More renting reform could be on the cards after the government announced a study into the benefits of deposit free renting – to be published within 6 months – at the same time as the final Tenant Fees bill.
The government’s response to recommendations made in the Housing Communities and Local Government Select Committee’s examination of the draft Tenants Fees bill, published alongside the final draft of the bill published last week, states:
“We have noted the Committee’s suggestion that Government should encourage innovation in the deposit free renting sector by assessing the merits of alternatives to traditional security deposits and reporting their findings to the Committee.
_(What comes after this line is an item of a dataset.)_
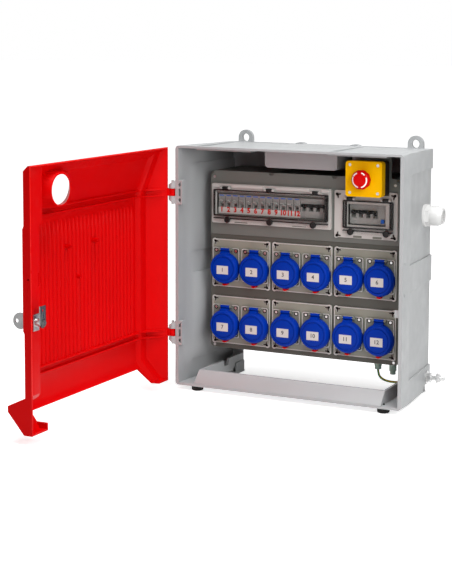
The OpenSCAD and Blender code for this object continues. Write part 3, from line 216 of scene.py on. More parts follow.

Government will explore the merits of deposit alternatives and reply to the Committee within six months”
News of the study was welcomed by Ajay Jagota, founder of deposit free renting firm Dlighted and head of the #ditchthedeposit campaign, which encourages the government to promote alternatives to traditional tenancy deposits which allow renters to save for properties of their own.
An Impact Assessment of the forthcoming legislation gives an insight into the government’s current thinking, stating:
“Deposits have become larger than necessary to provide sufficient security for landlords… tenants can therefore be required to pay unreasonable deposits which are incommensurate with landlord’s risk. Tenants have little bargaining power to influence this level of deposit which is further indication that the lettings market is not functioning in accordance with true market forces”.
“The level of deposits requested can sometimes be excessive… (with) tenants paying substantial amounts of money upfront at the outset of a tenancy which can reduce affordability”
Deposits “involve substantial amounts of money and make entering and moving within the private rented sector financially prohibitive”.
The average tenancy deposit in the UK is now £1161 – an increase of 18.6% over five years.
“Landlords are taking higher deposits because they are able to do so rather than to mitigate real financial risk”
Deposits have a “significant impact on affordability for tenants… when this money could be much more efficiently used in the wider economy”.
The Assessment also predicts that the new bill will cost landlords £82.9m, letting agents £157.1m and could lead to “the closure of letting agents and employment losses” and “potential higher rents”.
Ajay Jagota said:
“The deposit establishment was practically cracking open the champagne last week when the final draft of the Tenant Fees bill left a system they profit from enormously at the expense of landlords and tenants largely intact, but this announcement shows more reform could be on the cards – and could be with us within months.
“The government’s thinking is clear – they’re coming around to the view that deposits are ‘unreasonable’ ‘excessive’ and make entering and moving within the private rented sector ‘financially prohibitive’. They don’t meaningfully ‘mitigate real financial risk’ and the money could be ‘better used in the wider economy’ – and I couldn’t have put it better myself.
“We’re talking about a system which sucks £4.2bn from our economy, makes renting unaffordable and costs landlords tenants without adequately protecting them against rent arrears and property damage. Intervention is needed to address these market failures, and it could be here by the end of the year.
“Even if this study doesn’t lead to new legislation the final Tenant Fees bill still contains the provision for the Housing Minister to move the 6-week deposit cap whenever they feel like it – and there’s no reason to think that cap couldn’t be set at zero”.
Dlighted allows landlords, letting agents and tenants to let properties with zero deposit, using low-cost deposit replacement insurance to protect property investors against damage, legal fees and unpaid rent.
#ditchthedeposit argues the government should support first time buyers to get a foot on the property ladder by transferring their rental deposits into Help to Buy savings schemes and by encourage the uptake of deposit free renting in the private rented sector.